22. Au Hasard Balthazar (1966)
France’s Robert Bresson is truly one of the great philosophical film makers of all time and one whose style could be mistaken for no other. A Bresson film is quite austre and shows nothing but the exterior of things as a calculated way of displaying a deeper examination into the interior of his subjects.
The director never used professional actors (though two, to his displeasure, went on to become professionals) and the “models” in his films were always instructed to give no dramatic inferences to their lines but, rather, to say everything without emotion. In light of this, its not surprising at all that one of his best films centered on…a donkey!
The title character is seen being born and then mostly mistreated by a cruel world (and living around cruelly treated people) until his sad and undeserved death. Many have found this film to be a Christian allegory with Balthasar seen as a Christ figure! Bresson,typically, would not comment but this film has deeply moved many (though not enough, also typical of Bresson’s work, to make it a hit).
23. Closely Watched (Observed) Trains (1966)
Another Oscar winning flower of that sadly short Czech spring was this well remembered comedic-tragedy. Young Milos, latest in a long line of what would now be called slackers and dullards has landed a minor post as an apprentice in a railway station in World War II era Czechoslovakia. The Nazis have taken over and the station is a nerve center in their operations but to hell with that!

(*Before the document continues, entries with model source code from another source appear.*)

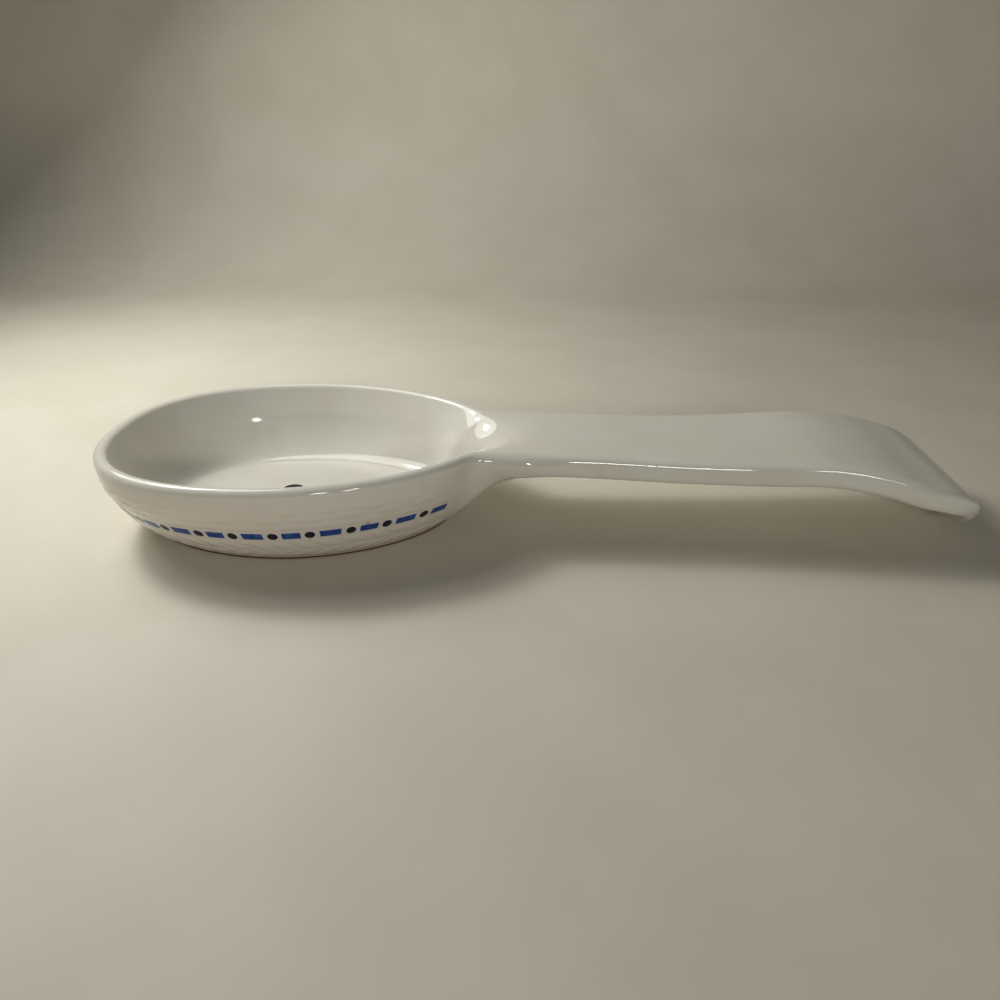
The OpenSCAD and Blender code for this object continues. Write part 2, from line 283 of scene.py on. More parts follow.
def band_line(a):
    return bezier(outer_controls(a), level_share(a, band_z))


band_path = band_line(math.pi - band_turns)
band_runs = np.concatenate([[0], np.cumsum(np.linalg.norm(np.diff(band_path, axis=0), axis=1))])


def run_of(a):
    turn = math.pi - a % (2 * math.pi)
    return band_shift + np.sign(turn) * np.interp(abs(turn), band_turns, band_runs)


def angle_of(run):
    run = np.asarray(run, float) - band_shift
    return math.pi - np.sign(run) * np.interp(abs(run), band_runs, band_turns)


print("the band is", round(2 * band_runs[-1]), "mm long")

# %% [markdown]
# ## The moulded weave
#
# Below the lip the wall carries a low basket weave, softened by the glaze. Bump in a material
# could fake it, but at the left of the picture the strands notch the outline, so they are real
# height here: three fine rows above the painted band, and two rows of slanting strands below
# it that lean opposite ways, as in a braid. The band itself stays smooth.

# %% Height of the weave
smooth_half, weave_end = 2.0, 24
fine_row, fine_rows, fine_pitch, fine_height = 2.5, 3, 9.7, 0.26
braid_row, braid_rows, braid_pitch, braid_height = 4.6, 2, 6.5, 0.28


def strand(u, sharpness=0.6):
    """A row of rounded strands, one to each unit, with a crease where they meet."""
    return abs(np.sin(math.pi * u)) ** sharpness


def ramp(x, start, end):
    u = np.clip((x - start) / (end - start), 0, 1)
    return u * u * (3 - 2 * u)


def wobble(points, size, seed):
    flat = points.reshape(-1, 3) / size
    values = [noise.noise(Vector(p) + Vector((seed, seed / 3, 0))) for p in flat]
    return np.array(values).reshape(points.shape[:-1])


def weave_height(run, rise, uneven):
    """Height in mm of the weave at a place on the wall."""
    up = (rise - smooth_half) / fine_row
    row = np.floor(np.clip(up, 0, fine_rows))
    over = 0.5 + 0.5 * np.cos(2 * math.pi * (run / fine_pitch + row / 2 + 0.1 * uneven))
    fine = strand(up + 0.12 * uneven) * (0.35 + 0.65 * over) * fine_height
    fine *= ramp(up, 0, 0.35) * (1 - ramp(up, fine_rows - 0.9, fine_rows + 0.1))
    down = (-rise - smooth_half) / braid_row
    row = np.floor(np.clip(down, 0, braid_rows - 0.01))
    lean = np.where(row % 2 == 0, 1, -1)
    slant = run / braid_pitch + lean * 0.8 * (down - row - 0.5) + 0.4 * uneven
    braid = strand(slant) * (0.25 + 0.75 * strand(down, 0.5)) * braid_height
    braid *= ramp(down, 0, 0.3) * (1 - ramp(down, braid_rows - 0.1, braid_rows + 0.5))
    return fine + braid


print("the weave stands out by", fine_height, "mm above the band and", braid_height, "mm below it")

# %% [markdown]
# ## One glazed body
#
# The bowl and the handle are two solids in the construction model and one casting on the real
# object, so here they are one mesh, without a seam where they meet. It is made of grids of
# points: the outside, the lip, the inside, the floor, the underside and the handle. Their
# edges share the same points, which are merged at the end.
#
# The alternative is a coarse cage under a Subdivision Surface modifier, but then the outline
# would shrink away from its measured size, and the weave needs the fine grid in any case.

# %% Grids of the bowl
rim_steps, mouth_steps = 640, 28
outer_steps, lip_steps, inner_steps = 84, 20, 44

rim_runs = np.linspace(0, 2 * corner_runs[-1], rim_steps + 1)
runs_back = corner_runs[-1] - abs(rim_runs - corner_runs[-1])
half_turns = np.interp(runs_back, corner_runs, corner_angles)
rim_angles = np.where(rim_runs > corner_runs[-1], 2 * math.pi - half_turns, half_turns)
mouth_y = np.linspace(-neck_half, neck_half, mouth_steps + 1)
mouth_angles = np.arctan2(mouth_y, neck_x)
ring_angles = np.concatenate([rim_angles, mouth_angles[1:-1]])


def section_grid(controls, steps):
    shares = np.broadcast_to(np.linspace(0, 1, steps + 1), (len(controls[0]), steps + 1))
    return bezier([c[:, None, :] for c in controls], shares)


def even_steps(lines, steps):
    """The same lines with their points spread evenly along them."""
    runs = np.cumsum(np.linalg.norm(np.diff(lines, axis=1, prepend=lines[:, :1]), axis=2), axis=1)
    spread = [np.linspace(0, r[-1], steps + 1) for r in runs]
    return np.stack([
        np.stack([np.interp(e, r, p) for p in line.T], -1)
        for e, r, line in zip(spread, runs, lines)
    ])


def grid_normals(grid):
    around = np.roll(grid, -1, 0) - np.roll(grid, 1, 0)
    along = np.gradient(grid, axis=1)
    return unit(np.cross(around, along))


outside = section_grid(outer_controls(ring_angles), outer_steps)
steps_up = np.linalg.norm(np.diff(outside, axis=1), axis=2)
height_up = np.concatenate([np.zeros((len(ring_angles), 1)), np.cumsum(steps_up, axis=1)], axis=1)
shares = np.linspace(0, 1, outer_steps + 1)
band_shares = level_share(ring_angles, band_z)
band_up = np.array([np.interp(s, shares, h) for s, h in zip(band_shares, height_up)])
rise = height_up - band_up[:, None]
run = np.broadcast_to(run_of(ring_angles)[:, None], rise.shape)
fade = column(1 - ramp(neckness(ring_angles, weave_end), 0, 0.35))[:, :1]
foot_fade = ramp(height_up, 0.4, 2.0)
uneven = wobble(outside, 7.0, 3.0)
weave = weave_height(run, rise, uneven) * fade * foot_fade
outside = outside + column(weave) * grid_normals(outside)

turns = mix(mix(0, -quarter, neckness(rim_angles, turn_blend)),
            mix(lip_turn, quarter, neckness(rim_angles, inner_blend)),
            np.linspace(0, 1, lip_steps + 1)[:, None]).T
lip = np.stack([lip_point(rim_angles, turns[:, i]) for i in range(lip_steps + 1)], 1)
start, *curve = inner_controls(ring_angles)
slope_down = section_grid(curve, 3 * inner_steps)
level_part = np.stack([mix(start, curve[0], s) for s in np.linspace(0, 1, inner_steps)[:-1]], 1)
inside = even_steps(np.concatenate([level_part, slope_down], 1), inner_steps)
print("outside, lip and inside grids:", outside.shape, lip.shape, inside.shape)

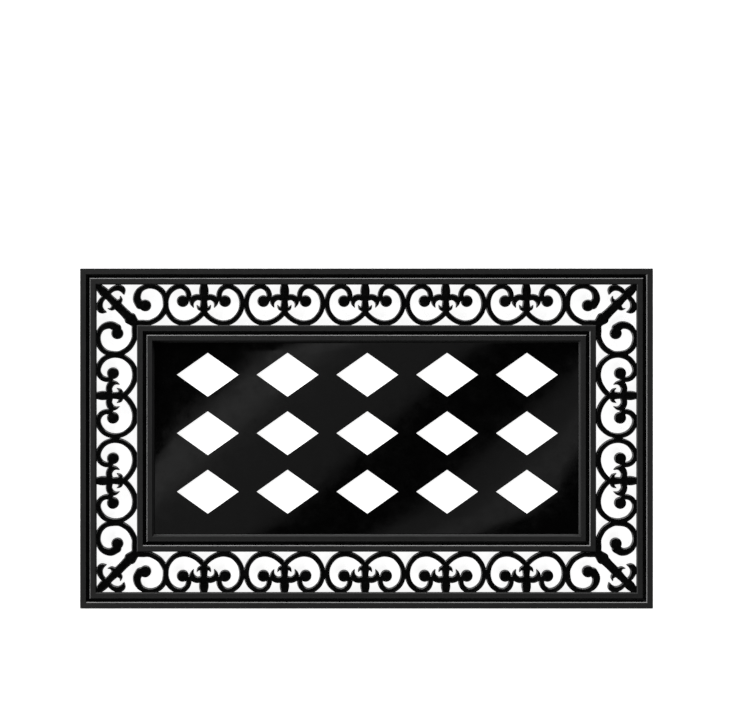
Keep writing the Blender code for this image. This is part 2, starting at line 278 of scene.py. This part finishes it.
def add_rail(name, node, half_x, half_y, corners, materials):
    """Sweep a filleted section round a rectangle, with mitred corners."""
    section = filleted(corners)
    bm = bmesh.new()
    rows = []
    for sign_x, sign_y in ((1, 1), (-1, 1), (-1, -1), (1, -1)):
        rows.append([
            bm.verts.new((sign_x * (half_x - p.x), sign_y * (half_y - p.x), p.y))
            for p, _ in section
        ])
    count = len(section)
    for corner, row in enumerate(rows):
        following = rows[(corner + 1) % len(rows)]
        for i in range(count):
            j = (i + 1) % count
            face = bm.faces.new((row[i], row[j], following[j], following[i]))
            in_groove = section[i][1] == GROOVE and section[j][1] == GROOVE
            below_strip = min(section[i][0].y, section[j][0].y) < MAT_TOP - STRIP_DEPTH
            face.material_index = GROOVE if in_groove and below_strip else STRIP
    bmesh.ops.recalc_face_normals(bm, faces=bm.faces[:])
    return make_piece(name, bm, materials, [node], RAIL_SHARP_DEGREES)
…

Milos wants to lose his despised virginity!
As things turn out, thanks to the lovely spy Victoria Falls, Milos will be roused and end up as both the biggest of losers and winners ultimately. This film was the debut of Jiri Menzel, a fine talent who remained in his native land. Not many films can gracefully make the convincing transition from laughs to tears but this one manages the trick so adroitly.
Though this period in European history would soon enough end, Menzel would survive and in 1997 create another film from another novel by the author of his debut work. Very many would consider I Served the King of England a fitting throwback and homage to the Czech Spring.